The thing is, I've just been looking at my print out of the novel so far and my stomach churned at the thought of how long it's going to take to edit. I figure if I'm super fast and super disciplined, two months. More than likely longer. Which isn't too bad, but...if I'd known way back in November how big this thing would be on the first draft, I'd have been...well, jittery, let's put it that way.
Don't get me wrong. It's been a joy to write. The characters are the most fun of any I've ever written. Bar none. The banter's funny, the sex is hot, their motivations are clear...at least, I hope. Maybe I'm just too in love with my own creations.
It shouldn't be this much fun, should it? I shouldn't laugh at things my characters say and think, "I wish I'd thought of that...oh wait, I did!"
I think I feel guilty for having this much fun. And the guilt makes me consider the possibility I'm the only one who can't see my baby is ugly. And that in turn makes me feel sick at the thought of not getting anywhere with something that's occupied my thoughts for so long. Yeah, only four months but I haven't deviated once. This is the first time in well over a decade that I've stuck to one project for so long. I haven't even wanted to commit literary adultery.

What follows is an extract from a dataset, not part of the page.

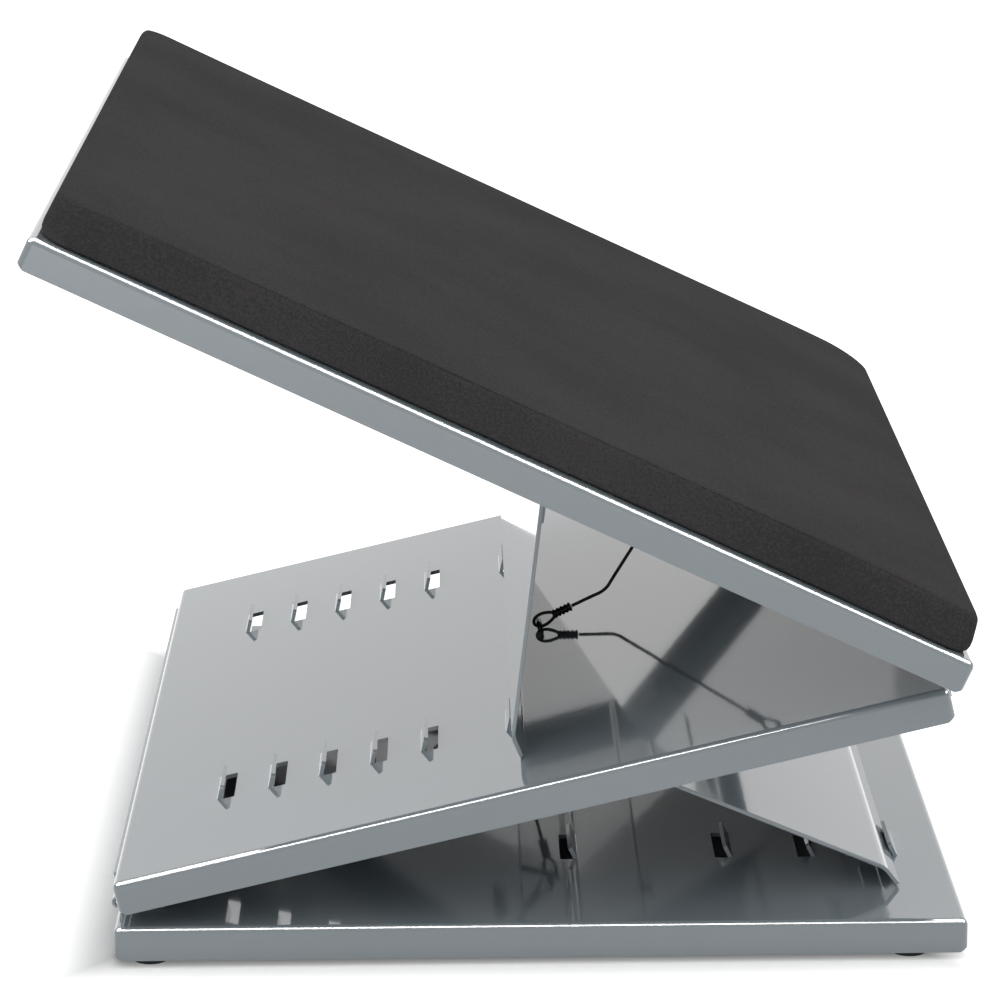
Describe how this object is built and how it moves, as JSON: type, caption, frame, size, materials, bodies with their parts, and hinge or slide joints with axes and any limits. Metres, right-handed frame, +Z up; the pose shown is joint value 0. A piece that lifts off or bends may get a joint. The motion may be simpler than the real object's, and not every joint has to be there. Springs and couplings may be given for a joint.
{
  "type": "footrest",
  "caption": "Folding footrest of hinged sheet metal trays, set to a slope by props behind lanced tabs, with a soft pad on the top tray.",
  "frame": {"origin": "on the surface the footrest stands on, below the middle of its outline", "axes": "+X from the base hinge towards the top hinge, +Y across the feet along the hinges, +Z up"},
  "size_m": [0.3269, 0.45, 0.2764],
  "materials": {
    "pad": "matte soft foam with a fine grain",
    "painted_sheet": "glossy grey paint with a fine orange peel",
    "painted_top_sheet": "glossy grey paint with a fine orange peel",
    "painted_prop": "glossy grey paint",
    "hinge_leaf": "dull grey steel",
    "plated_steel": "bright zinc plate",
    "rubber": "matte black",
    "black_fitting": "satin black",
    "cable_jacket": "satin black jacket"
  },
  "bodies": {
    "base": {"base_tray": "painted_sheet", "base_hinge_base_leaf": "hinge_leaf", "base_hinge_pin": "plated_steel", "rubber_foot_front_left": "rubber", "rubber_foot_front_right": "rubber", "rubber_foot_back_left": "rubber", "rubber_foot_back_right": "rubber", "foot_screw_front_left": "plated_steel", "foot_screw_front_right": "plated_steel", "foot_screw_back_left": "plated_steel", "foot_screw_back_right": "plated_steel", "foot_weld_nut_front_left": "plated_steel", "foot_weld_nut_front_right": "plated_steel", "foot_weld_nut_back_left": "plated_steel", "foot_weld_nut_back_right": "plated_steel", "lower_cable": "cable_jacket", "lower_cable_base_loop": "black_fitting", "lower_cable_base_staple": "black_fitting"},
    "middle": {"middle_tray": "painted_sheet", "base_hinge_tray_leaf": "hinge_leaf", "top_hinge_middle_leaf": "hinge_leaf", "top_hinge_pin": "plated_steel", "lower_prop_hinge_tray_leaf": "hinge_leaf", "lower_prop_hinge_pin": "plated_steel", "lower_cable_tray_loop": "black_fitting", "lower_cable_tray_staple": "black_fitting", "upper_cable": "cable_jacket", "upper_cable_middle_loop": "black_fitting", "upper_cable_middle_staple": "black_fitting"},
    "top": {"top_tray": "painted_top_sheet", "foot_pad": "pad", "top_hinge_top_leaf": "hinge_leaf", "upper_prop_hinge_tray_leaf": "hinge_leaf", "upper_prop_hinge_pin": "plated_steel", "upper_cable_top_loop": "black_fitting", "upper_cable_top_staple": "black_fitting"},
    "lower_prop": {"lower_prop": "painted_prop", "lower_prop_hinge_wing": "hinge_leaf"},
    "upper_prop": {"upper_prop": "painted_prop", "upper_prop_hinge_wing": "hinge_leaf"}
  },
  "joints": [
    {"name": "base_hinge", "type": "hinge", "parent": "base", "child": "middle", "pos_m": [-0.13981, 0, 0.0169], "axis": [0, -1, 0], "range_deg": [0, 30], "deforming": ["lower_cable"]},
    {"name": "top_hinge", "type": "hinge", "parent": "middle", "child": "top", "pos_m": [0.15412, 0, 0.09948], "axis": [0, 1, 0], "range_deg": [0, 3], "deforming": ["upper_cable"]},
    {"name": "lower_prop_hinge", "type": "hinge", "parent": "middle", "child": "lower_prop", "pos_m": [0.02611, 0, 0.06364], "axis": [0, 1, 0], "range_deg": [0, 51]},
    {"name": "upper_prop_hinge", "type": "hinge", "parent": "top", "child": "upper_prop", "pos_m": [0.01677, 0, 0.17414], "axis": [0, -1, 0], "range_deg": [0, 3]}
  ],
  "couplings": [
    {"joint": "lower_prop_hinge", "follows": "base_hinge", "ratio": 1.7},
    {"joint": "upper_prop_hinge", "follows": "top_hinge", "ratio": 1}
  ]
}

I don't want the past four months to have been a waste of my time.
I want to get this damn thing finished and off my hands.
But...what if, what if, what if.
I could be the only one who rates it.
And I'm probably mad for doing so anyway. What if my ugly little baby has a face only a mother could love?
I don't even know what I'm trying to say here. I love my characters so much I want everyone else to love them too. I'm freaking out like never before.
ACK!!!
*struggles against nice jacket with sleeves that tie at the back and bounces off the padded wallpaper*
PS: And there's no way this thing will come in at under 110k for draft number the first.